Mr. Kelly was unable to accept his award in person, however, as his wife was giving birth to their first child at the same time as the awards ceremony. Sheguiandah’s Linda Kelly is the proud mother of Mr. Kelly; and proud new grandmother, too.

Besides his now award-winning theatre work, Mr. Kelly is a long-term educator with the Toronto District School Board teaching drama and English.

Mr. Kelly took home the 2018 Dora Mavor Moore Award for Outstanding Sound Design/Composition, Independent Theatre Division, for ‘Situational Anarchy.’ The prestigious theatre awards are usually referred to as ‘The Doras.’
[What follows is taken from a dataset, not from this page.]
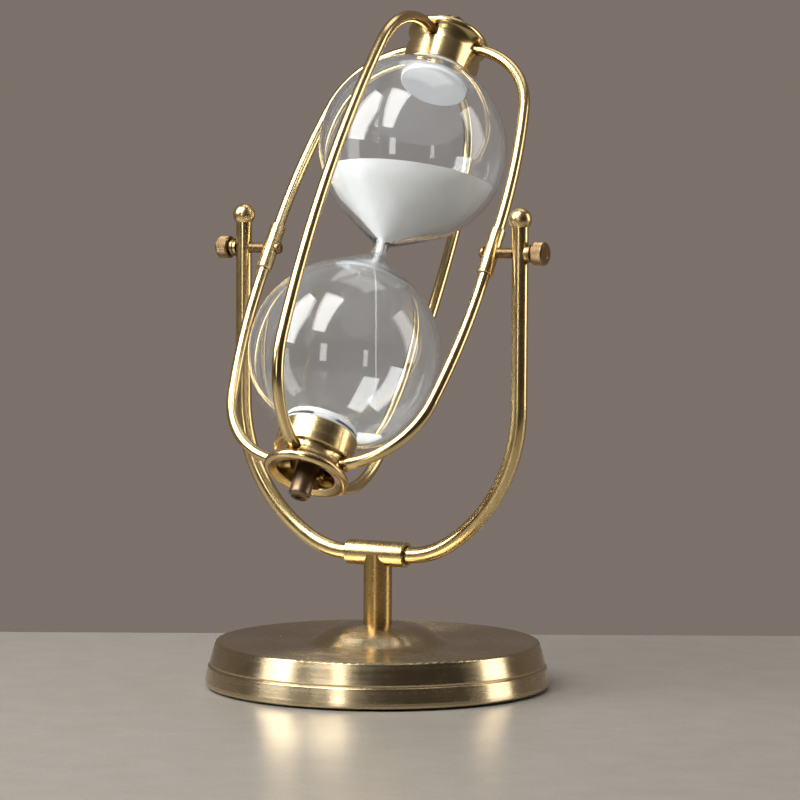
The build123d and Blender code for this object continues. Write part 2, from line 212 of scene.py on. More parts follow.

“For the past 13 years Graham Isador has been in an on again/off again relationship with transgender rockstar Laura Jane Grace,” the synopsis for ‘Situational Anarchy’ goes. “The relationship is characterized by two main factors: 1. Laura Jane Grace is the lead singer, lyricist, and front woman for the punk rock band Against Me and 2. Laura Jane Grace does not know that Graham exists.

“Framed as an open letter to the singer, Isador chronicles his teenage years spent in the Southern Ontario punk scene, sharing stories of Internet message boards, strip mall record stores, and concerts in basements and backrooms.

“’Situational Anarchy’ is a one-man storytelling show about the growing pains of adolescence and the inevitable heartbreak of teenage conviction.”

Jordan Bimm of NOW Magazine states, “Rich, well-crafted and emotionally-potent… Isador’s presentation style is immediately engaging and his stories balance funny tongue-in-cheek self-deprecation and nerdy punk rock sidebars with profound insights gleaned from the tumult of his teen years.”

Karen Fricker of The Toronto Star writes, “[Isador] talks beautifully, about his difficult youth, a tale told with such detail and precision that it conjures up clear mental pictures, while at the same time inviting connections with spectators’ own childhood struggles.”